> _Short problem_
The data below must be copied in full and without any change.

━━━

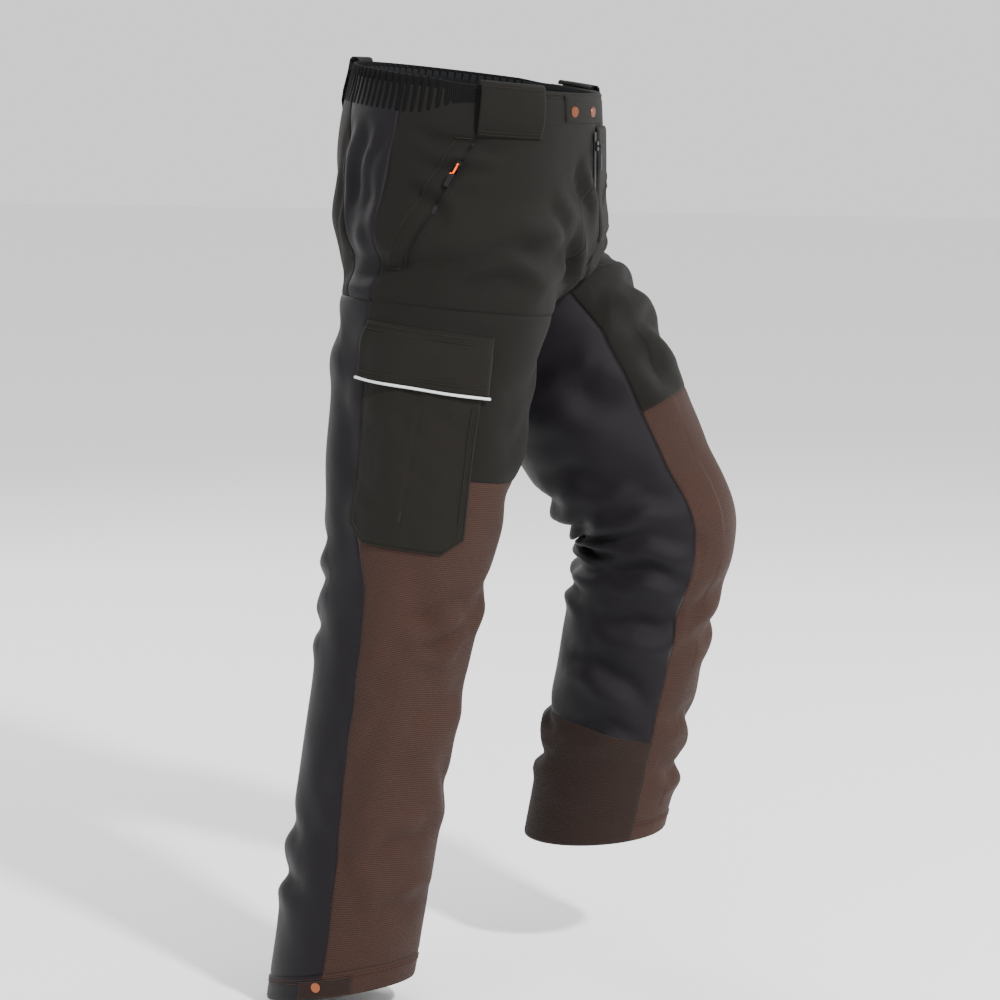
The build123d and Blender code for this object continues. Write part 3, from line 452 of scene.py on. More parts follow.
def sheet_mesh(name, points, thick=0.0, wrap=False, flip=False):
    """A grid of points as one surface of quads, with a UV map in metres along its rows and columns,
    smooth shading and, if thick, a wall of that thickness on its inner side."""
    rows, columns = points.shape[:2]
    index = np.arange(rows * columns).reshape(rows, columns)
    if wrap:
        index = np.concatenate([index, index[:, :1]], 1)

    def quads_of(index):
        quad = np.stack([index[:-1, :-1], index[1:, :-1], index[1:, 1:], index[:-1, 1:]], -1).reshape(-1, 4)
        return quad[:, ::-1] if flip else quad

    quad = quads_of(index)
    step_u = np.linalg.norm(np.diff(points, axis=1), axis=-1).mean(0)
    step_v = np.linalg.norm(np.diff(points, axis=0), axis=-1).mean(1)
    u = np.concatenate([[0], np.cumsum(step_u)])
    v = np.concatenate([[0], np.cumsum(step_v)])
    if wrap:
        u = np.concatenate([u, [u[-1] + step_u.mean()]])
    piece = new_mesh(name, points, quad)
    mesh = piece.data
    uv = np.stack(np.meshgrid(u, v), -1)
    grid = np.arange(uv.shape[0] * uv.shape[1]).reshape(uv.shape[:2])
    mesh.uv_layers.new(name="cut")
    flat = uv.reshape(-1, 2)[quads_of(grid).reshape(-1)].astype(np.float32)
    mesh.uv_layers["cut"].data.foreach_set("uv", flat.reshape(-1))
    mesh.polygons.foreach_set("use_smooth", np.ones(len(quad), bool))
    mesh.update()
    if thick:
        wall = piece.modifiers.new("thickness", "SOLIDIFY")
        wall.thickness, wall.offset, wall.use_even_offset = thick, -1, False
    return piece


class Value:
    """A socket that arithmetic can be written with; every operator adds a Math node to its tree."""

    def __init__(self, tree, socket):
        self.tree, self.socket = tree, socket

    def node(self, kind, settings=None, out=0, **inputs):
        """A node of a type, its settings set first, then its inputs by name (_ for a space) or by number (i0, i1)."""
        made = self.tree.nodes.new(kind)
        for key, value in (settings or {}).items():
            setattr(made, key, value)
        for key, value in inputs.items():
            put = made.inputs[int(key[1:])] if key[1:].isdigit() else made.inputs[key.replace("_", " ")]
            if isinstance(value, Value):
                self.tree.links.new(value.socket, put)
            else:
                put.default_value = value
        return Value(self.tree, made.outputs[out])

    def math(self, operation, *others):
        return self.node("ShaderNodeMath", {"operation": operation}, i0=self,
                         **{"i%d" % (k + 1): other for k, other in enumerate(others)})

    def __add__(self, other): return self.math("ADD", other)
    def __radd__(self, other): return self.math("ADD", other)
    def __sub__(self, other): return self.math("SUBTRACT", other)
    def __rsub__(self, other): return (self * -1.0).math("ADD", other)
    def __mul__(self, other): return self.math("MULTIPLY", other)
    def __rmul__(self, other): return self.math("MULTIPLY", other)
    def __pow__(self, other): return self.math("POWER", other)


def colour(red, green, blue):
    """Linear colour of an sRGB colour given in 0 to 255."""
    value = np.array([red, green, blue]) / 255
    return tuple(np.where(value <= .04045, value / 12.92, ((value + .055) / 1.055) ** 2.4)) + (1,)


CLOUDINESS = .35


def finish_of(name, dark, light, roughness, weave, depth_of_weave, sheen=.0, metallic=.0):
    """A finish: two sRGB shades mixed by soft noise and by its weave, whose relief feeds the Bump node.
    weave takes (u, v) in metres as Values and gives a height from 0 to 1."""
    made = bpy.data.materials.new(name)
    made.use_nodes = True
    tree = made.node_tree
    shader = tree.nodes["Principled BSDF"]
    start = Value(tree, None)
    place_in = start.node("ShaderNodeTexCoord", out=3)
    u = start.node("ShaderNodeSeparateXYZ", i0=start.node("ShaderNodeUVMap", {"uv_map": "cut"}))
    v = Value(tree, u.socket.node.outputs[1])
    cloudy = start.node("ShaderNodeTexNoise", Vector=place_in, Scale=9.0, Detail=5.0, Roughness=.6)
    fine = start.node("ShaderNodeTexNoise", Vector=place_in, Scale=900.0, Detail=2.0, Roughness=.6)
    relief = weave(start, u, v)
    mask = (cloudy * CLOUDINESS + fine * (.5 - CLOUDINESS / 2) + relief * .5).math("MULTIPLY", 1.0)
    mask.socket.node.use_clamp = True
    shade = start.node("ShaderNodeMix", {"data_type": "RGBA"}, out=2, Factor=mask, i6=colour(*dark), i7=colour(*light))
    tree.links.new(shade.socket, shader.inputs["Base Color"])
    rough = (cloudy - .5) * .18 + roughness
    tree.links.new(rough.socket, shader.inputs["Roughness"])
    bump = start.node("ShaderNodeBump", {}, Height=relief + fine * .35, Distance=depth_of_weave, Strength=.9)
    tree.links.new(bump.socket, shader.inputs["Normal"])
    shader.inputs["Metallic"].default_value = metallic
    shader.inputs["Sheen Weight"].default_value = sheen
    shader.inputs["Sheen Roughness"].default_value = .35
    shader.inputs["Specular IOR Level"].default_value = .14 if metallic == 0 else .5
    return made


def twill(start, u, v):
    """Slanting twill ribs 1.1 mm apart, broken by the weft."""
    rib = ((u + v) * (2 * np.pi / .0011)).math("SINE") * .5 + .5
    weft = ((u - v * 1.7) * (2 * np.pi / .0016)).math("SINE") * .25 + .5
    return rib * weft


def crosswise_rib(start, u, v):
    """Heavy ribs across the leg 2.3 mm apart, each made of short stitches."""
    rib = (v * (2 * np.pi / .0023)).math("SINE") * .5 + .5
    cell = (u * (2 * np.pi / .0027) + v * 900.0).math("SINE") * .22 + .78
    return rib * cell


def jersey(start, u, v):
    """The fine smooth face of a stretch cloth."""
    return ((u * (2 * np.pi / .0007)).math("SINE") * (v * (2 * np.pi / .0007)).math("SINE")) * .5 + .5


def upright_rib(start, u, v):
    """Covered rubber threads: upright ribs 2.4 mm apart."""
    return ((u * (2 * np.pi / .0024)).math("SINE") * .5 + .5) ** .6


def mesh_knit(start, u, v):
    """An open net of 2 mm cells."""
    return ((u * (2 * np.pi / .002)).math("SINE") * (v * (2 * np.pi / .002)).math("SINE")).math("ABSOLUTE")


def plain(start, u, v):
    """No weave: a moulded or polished surface with faint scratches."""
    place_in = start.node("ShaderNodeTexCoord", out=3)
    return start.node("ShaderNodeTexNoise", Vector=place_in, Scale=260.0, Detail=4.0, Roughness=.7)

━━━

> _Task response_
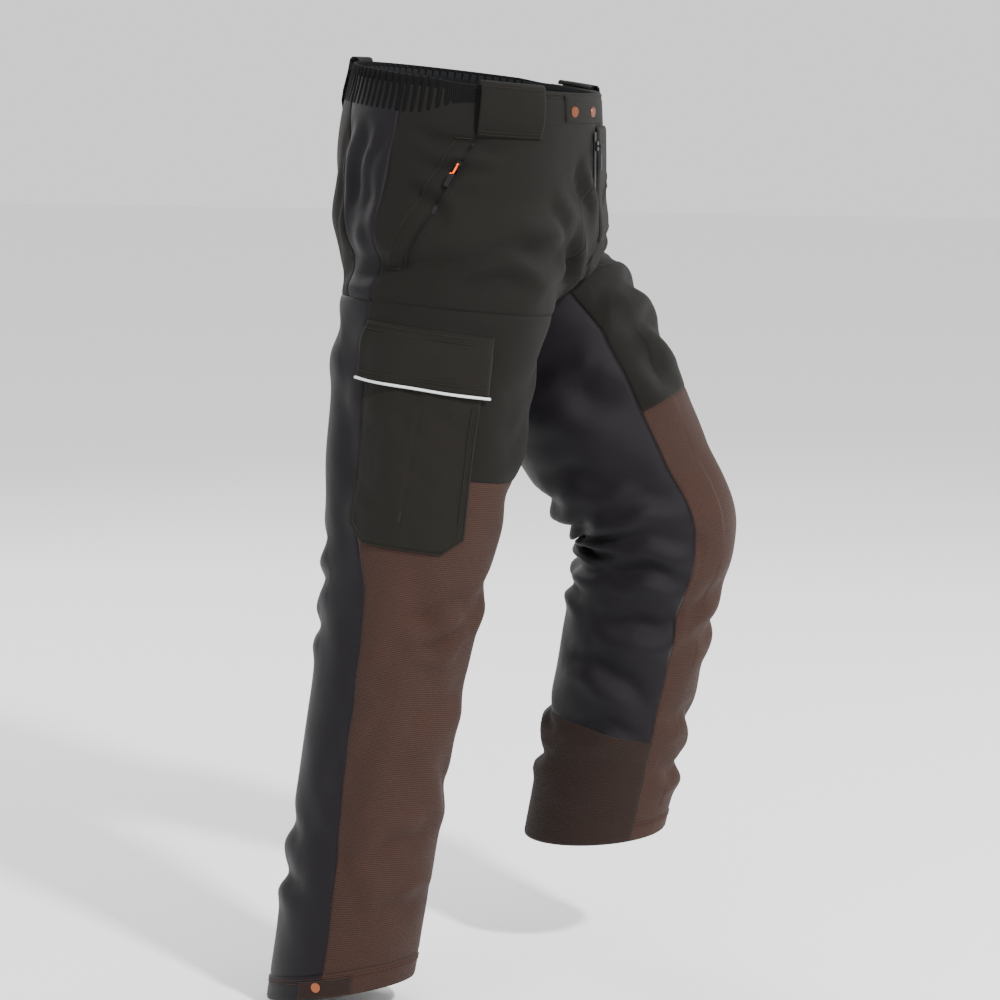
The build123d and Blender code for this object continues. Write part 3, from line 452 of scene.py on. More parts follow.
def sheet_mesh(name, points, thick=0.0, wrap=False, flip=False):
    """A grid of points as one surface of quads, with a UV map in metres along its rows and columns,
    smooth shading and, if thick, a wall of that thickness on its inner side."""
    rows, columns = points.shape[:2]
    index = np.arange(rows * columns).reshape(rows, columns)
    if wrap:
        index = np.concatenate([index, index[:, :1]], 1)

    def quads_of(index):
        quad = np.stack([index[:-1, :-1], index[1:, :-1], index[1:, 1:], index[:-1, 1:]], -1).reshape(-1, 4)
        return quad[:, ::-1] if flip else quad

    quad = quads_of(index)
    step_u = np.linalg.norm(np.diff(points, axis=1), axis=-1).mean(0)
    step_v = np.linalg.norm(np.diff(points, axis=0), axis=-1).mean(1)
    u = np.concatenate([[0], np.cumsum(step_u)])
    v = np.concatenate([[0], np.cumsum(step_v)])
    if wrap:
        u = np.concatenate([u, [u[-1] + step_u.mean()]])
    piece = new_mesh(name, points, quad)
    mesh = piece.data
    uv = np.stack(np.meshgrid(u, v), -1)
    grid = np.arange(uv.shape[0] * uv.shape[1]).reshape(uv.shape[:2])
    mesh.uv_layers.new(name="cut")
    flat = uv.reshape(-1, 2)[quads_of(grid).reshape(-1)].astype(np.float32)
    mesh.uv_layers["cut"].data.foreach_set("uv", flat.reshape(-1))
    mesh.polygons.foreach_set("use_smooth", np.ones(len(quad), bool))
    mesh.update()
    if thick:
        wall = piece.modifiers.new("thickness", "SOLIDIFY")
        wall.thickness, wall.offset, wall.use_even_offset = thick, -1, False
    return piece


class Value:
    """A socket that arithmetic can be written with; every operator adds a Math node to its tree."""

    def __init__(self, tree, socket):
        self.tree, self.socket = tree, socket

    def node(self, kind, settings=None, out=0, **inputs):
        """A node of a type, its settings set first, then its inputs by name (_ for a space) or by number (i0, i1)."""
        made = self.tree.nodes.new(kind)
        for key, value in (settings or {}).items():
            setattr(made, key, value)
        for key, value in inputs.items():
            put = made.inputs[int(key[1:])] if key[1:].isdigit() else made.inputs[key.replace("_", " ")]
            if isinstance(value, Value):
                self.tree.links.new(value.socket, put)
            else:
                put.default_value = value
        return Value(self.tree, made.outputs[out])

    def math(self, operation, *others):
        return self.node("ShaderNodeMath", {"operation": operation}, i0=self,
                         **{"i%d" % (k + 1): other for k, other in enumerate(others)})

    def __add__(self, other): return self.math("ADD", other)
    def __radd__(self, other): return self.math("ADD", other)
    def __sub__(self, other): return self.math("SUBTRACT", other)
    def __rsub__(self, other): return (self * -1.0).math("ADD", other)
    def __mul__(self, other): return self.math("MULTIPLY", other)
    def __rmul__(self, other): return self.math("MULTIPLY", other)
    def __pow__(self, other): return self.math("POWER", other)


def colour(red, green, blue):
    """Linear colour of an sRGB colour given in 0 to 255."""
    value = np.array([red, green, blue]) / 255
    return tuple(np.where(value <= .04045, value / 12.92, ((value + .055) / 1.055) ** 2.4)) + (1,)


CLOUDINESS = .35


def finish_of(name, dark, light, roughness, weave, depth_of_weave, sheen=.0, metallic=.0):
    """A finish: two sRGB shades mixed by soft noise and by its weave, whose relief feeds the Bump node.
    weave takes (u, v) in metres as Values and gives a height from 0 to 1."""
    made = bpy.data.materials.new(name)
    made.use_nodes = True
    tree = made.node_tree
    shader = tree.nodes["Principled BSDF"]
    start = Value(tree, None)
    place_in = start.node("ShaderNodeTexCoord", out=3)
    u = start.node("ShaderNodeSeparateXYZ", i0=start.node("ShaderNodeUVMap", {"uv_map": "cut"}))
    v = Value(tree, u.socket.node.outputs[1])
    cloudy = start.node("ShaderNodeTexNoise", Vector=place_in, Scale=9.0, Detail=5.0, Roughness=.6)
    fine = start.node("ShaderNodeTexNoise", Vector=place_in, Scale=900.0, Detail=2.0, Roughness=.6)
    relief = weave(start, u, v)
    mask = (cloudy * CLOUDINESS + fine * (.5 - CLOUDINESS / 2) + relief * .5).math("MULTIPLY", 1.0)
    mask.socket.node.use_clamp = True
    shade = start.node("ShaderNodeMix", {"data_type": "RGBA"}, out=2, Factor=mask, i6=colour(*dark), i7=colour(*light))
    tree.links.new(shade.socket, shader.inputs["Base Color"])
    rough = (cloudy - .5) * .18 + roughness
    tree.links.new(rough.socket, shader.inputs["Roughness"])
    bump = start.node("ShaderNodeBump", {}, Height=relief + fine * .35, Distance=depth_of_weave, Strength=.9)
    tree.links.new(bump.socket, shader.inputs["Normal"])
    shader.inputs["Metallic"].default_value = metallic
    shader.inputs["Sheen Weight"].default_value = sheen
    shader.inputs["Sheen Roughness"].default_value = .35
    shader.inputs["Specular IOR Level"].default_value = .14 if metallic == 0 else .5
    return made


def twill(start, u, v):
    """Slanting twill ribs 1.1 mm apart, broken by the weft."""
    rib = ((u + v) * (2 * np.pi / .0011)).math("SINE") * .5 + .5
    weft = ((u - v * 1.7) * (2 * np.pi / .0016)).math("SINE") * .25 + .5
    return rib * weft


def crosswise_rib(start, u, v):
    """Heavy ribs across the leg 2.3 mm apart, each made of short stitches."""
    rib = (v * (2 * np.pi / .0023)).math("SINE") * .5 + .5
    cell = (u * (2 * np.pi / .0027) + v * 900.0).math("SINE") * .22 + .78
    return rib * cell


def jersey(start, u, v):
    """The fine smooth face of a stretch cloth."""
    return ((u * (2 * np.pi / .0007)).math("SINE") * (v * (2 * np.pi / .0007)).math("SINE")) * .5 + .5


def upright_rib(start, u, v):
    """Covered rubber threads: upright ribs 2.4 mm apart."""
    return ((u * (2 * np.pi / .0024)).math("SINE") * .5 + .5) ** .6


def mesh_knit(start, u, v):
    """An open net of 2 mm cells."""
    return ((u * (2 * np.pi / .002)).math("SINE") * (v * (2 * np.pi / .002)).math("SINE")).math("ABSOLUTE")


def plain(start, u, v):
    """No weave: a moulded or polished surface with faint scratches."""
    place_in = start.node("ShaderNodeTexCoord", out=3)
    return start.node("ShaderNodeTexNoise", Vector=place_in, Scale=260.0, Detail=4.0, Roughness=.7)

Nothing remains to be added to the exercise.